» Written exercise
In the records below, find each line containing the word "Blender" and copy it.

» Collected data

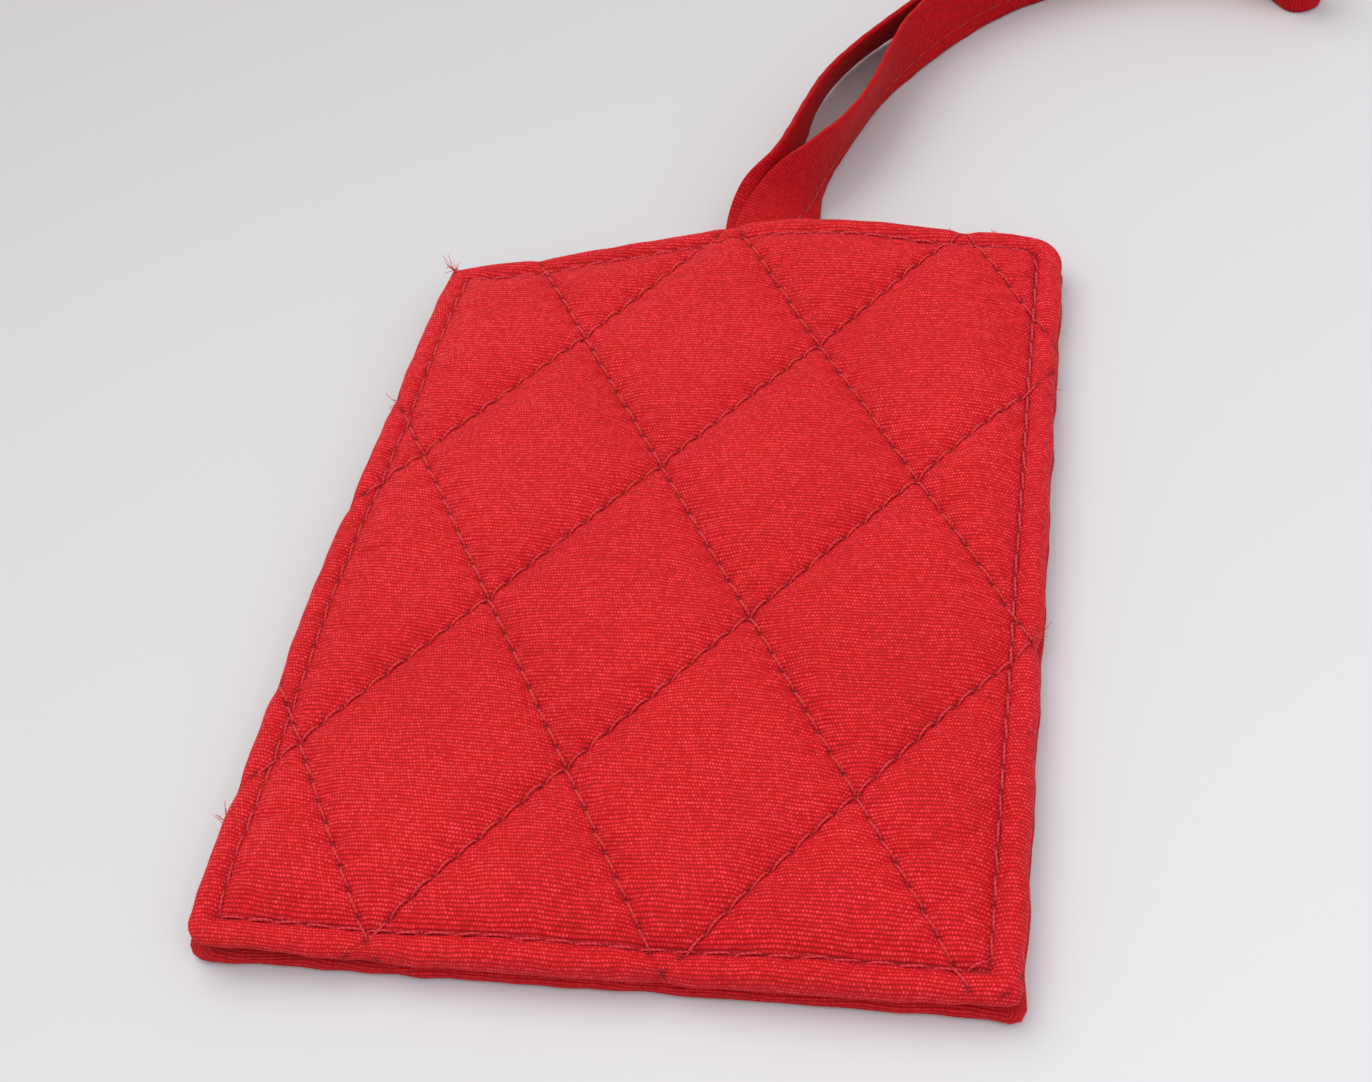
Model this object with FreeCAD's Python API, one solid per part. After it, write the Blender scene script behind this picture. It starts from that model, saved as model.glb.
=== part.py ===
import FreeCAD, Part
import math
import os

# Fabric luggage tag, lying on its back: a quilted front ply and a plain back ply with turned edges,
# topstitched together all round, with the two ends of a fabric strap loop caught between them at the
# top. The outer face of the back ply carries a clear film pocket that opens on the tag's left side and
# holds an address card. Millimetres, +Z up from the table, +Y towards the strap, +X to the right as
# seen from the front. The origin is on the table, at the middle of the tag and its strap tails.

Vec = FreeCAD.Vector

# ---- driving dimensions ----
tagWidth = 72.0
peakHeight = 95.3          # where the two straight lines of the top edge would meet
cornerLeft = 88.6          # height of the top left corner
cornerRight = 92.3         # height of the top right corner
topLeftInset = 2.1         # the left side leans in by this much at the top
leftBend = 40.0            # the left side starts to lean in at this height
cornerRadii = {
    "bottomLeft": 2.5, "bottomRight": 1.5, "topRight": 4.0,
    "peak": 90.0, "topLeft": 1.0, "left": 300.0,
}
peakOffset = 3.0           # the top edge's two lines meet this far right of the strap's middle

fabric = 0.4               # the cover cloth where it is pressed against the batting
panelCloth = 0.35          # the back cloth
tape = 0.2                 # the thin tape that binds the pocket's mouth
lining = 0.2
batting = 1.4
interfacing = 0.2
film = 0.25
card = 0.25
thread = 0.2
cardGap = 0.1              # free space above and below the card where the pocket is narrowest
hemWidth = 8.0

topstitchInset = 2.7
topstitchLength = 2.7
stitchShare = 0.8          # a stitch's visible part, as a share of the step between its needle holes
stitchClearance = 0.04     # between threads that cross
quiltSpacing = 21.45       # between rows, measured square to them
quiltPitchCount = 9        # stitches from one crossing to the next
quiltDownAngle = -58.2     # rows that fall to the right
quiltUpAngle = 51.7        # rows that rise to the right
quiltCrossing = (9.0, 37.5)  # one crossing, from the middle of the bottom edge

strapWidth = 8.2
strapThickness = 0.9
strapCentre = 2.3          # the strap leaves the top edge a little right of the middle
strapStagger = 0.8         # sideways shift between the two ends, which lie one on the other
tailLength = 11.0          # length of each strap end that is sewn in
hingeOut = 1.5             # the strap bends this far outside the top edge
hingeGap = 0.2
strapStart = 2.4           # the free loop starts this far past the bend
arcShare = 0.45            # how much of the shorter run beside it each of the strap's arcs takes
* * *
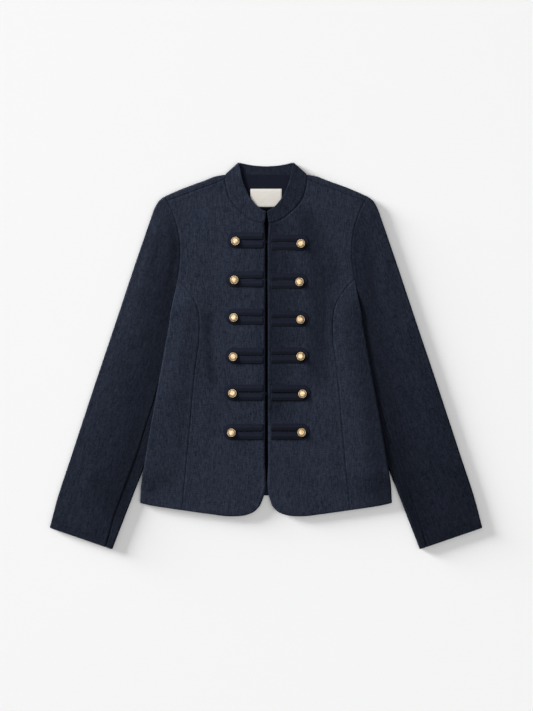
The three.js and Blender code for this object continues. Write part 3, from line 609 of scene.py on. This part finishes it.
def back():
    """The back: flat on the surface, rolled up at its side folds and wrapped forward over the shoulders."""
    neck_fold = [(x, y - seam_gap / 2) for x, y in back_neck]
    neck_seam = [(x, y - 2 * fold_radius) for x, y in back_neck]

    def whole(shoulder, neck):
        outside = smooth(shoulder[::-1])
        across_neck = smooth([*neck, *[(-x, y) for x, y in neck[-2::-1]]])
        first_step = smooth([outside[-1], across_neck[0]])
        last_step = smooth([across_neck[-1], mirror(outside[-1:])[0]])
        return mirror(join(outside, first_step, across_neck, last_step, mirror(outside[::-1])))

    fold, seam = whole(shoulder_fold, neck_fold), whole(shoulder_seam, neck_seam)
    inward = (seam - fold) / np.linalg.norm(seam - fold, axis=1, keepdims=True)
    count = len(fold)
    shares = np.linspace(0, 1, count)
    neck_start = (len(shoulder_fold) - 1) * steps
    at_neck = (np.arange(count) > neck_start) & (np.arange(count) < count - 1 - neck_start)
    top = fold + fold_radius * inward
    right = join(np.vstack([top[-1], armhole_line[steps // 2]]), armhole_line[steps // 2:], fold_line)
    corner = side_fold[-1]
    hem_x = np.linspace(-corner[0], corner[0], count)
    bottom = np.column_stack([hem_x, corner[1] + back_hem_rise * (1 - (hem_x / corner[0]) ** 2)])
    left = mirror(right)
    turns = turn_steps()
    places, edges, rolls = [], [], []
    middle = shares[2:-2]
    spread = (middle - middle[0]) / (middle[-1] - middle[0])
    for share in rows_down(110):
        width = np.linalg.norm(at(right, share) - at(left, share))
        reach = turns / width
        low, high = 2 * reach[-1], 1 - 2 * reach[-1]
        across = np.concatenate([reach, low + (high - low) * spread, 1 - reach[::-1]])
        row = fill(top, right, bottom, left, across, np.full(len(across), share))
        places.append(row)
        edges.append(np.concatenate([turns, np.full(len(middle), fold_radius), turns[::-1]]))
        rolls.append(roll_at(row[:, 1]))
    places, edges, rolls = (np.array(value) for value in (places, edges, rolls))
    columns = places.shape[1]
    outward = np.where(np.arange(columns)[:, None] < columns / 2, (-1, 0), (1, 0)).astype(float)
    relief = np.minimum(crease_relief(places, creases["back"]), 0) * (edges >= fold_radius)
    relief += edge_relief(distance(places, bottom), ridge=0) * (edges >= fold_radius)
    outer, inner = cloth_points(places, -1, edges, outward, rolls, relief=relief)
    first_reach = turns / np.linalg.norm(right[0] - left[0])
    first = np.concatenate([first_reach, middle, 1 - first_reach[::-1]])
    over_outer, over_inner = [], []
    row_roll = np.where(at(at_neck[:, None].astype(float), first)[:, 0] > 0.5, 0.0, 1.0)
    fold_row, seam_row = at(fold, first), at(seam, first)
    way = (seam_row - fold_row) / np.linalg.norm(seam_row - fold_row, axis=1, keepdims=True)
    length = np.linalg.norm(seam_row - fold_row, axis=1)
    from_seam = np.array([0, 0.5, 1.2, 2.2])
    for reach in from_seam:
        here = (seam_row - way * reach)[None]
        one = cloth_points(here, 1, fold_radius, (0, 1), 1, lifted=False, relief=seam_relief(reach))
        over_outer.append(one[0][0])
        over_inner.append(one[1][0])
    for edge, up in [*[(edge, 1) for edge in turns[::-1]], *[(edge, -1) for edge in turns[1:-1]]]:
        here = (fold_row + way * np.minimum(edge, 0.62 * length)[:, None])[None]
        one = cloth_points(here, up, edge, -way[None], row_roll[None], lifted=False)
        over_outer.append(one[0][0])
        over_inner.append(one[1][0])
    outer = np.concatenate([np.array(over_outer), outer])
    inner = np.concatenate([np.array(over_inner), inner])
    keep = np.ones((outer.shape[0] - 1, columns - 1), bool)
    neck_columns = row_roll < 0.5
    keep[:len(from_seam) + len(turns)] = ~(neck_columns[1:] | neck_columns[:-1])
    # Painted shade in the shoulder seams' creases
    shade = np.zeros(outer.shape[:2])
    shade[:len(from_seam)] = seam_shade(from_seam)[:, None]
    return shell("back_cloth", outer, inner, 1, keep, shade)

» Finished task
Model this object with FreeCAD's Python API, one solid per part. After it, write the Blender scene script behind this picture. It starts from that model, saved as model.glb.
The three.js and Blender code for this object continues. Write part 3, from line 609 of scene.py on. This part finishes it.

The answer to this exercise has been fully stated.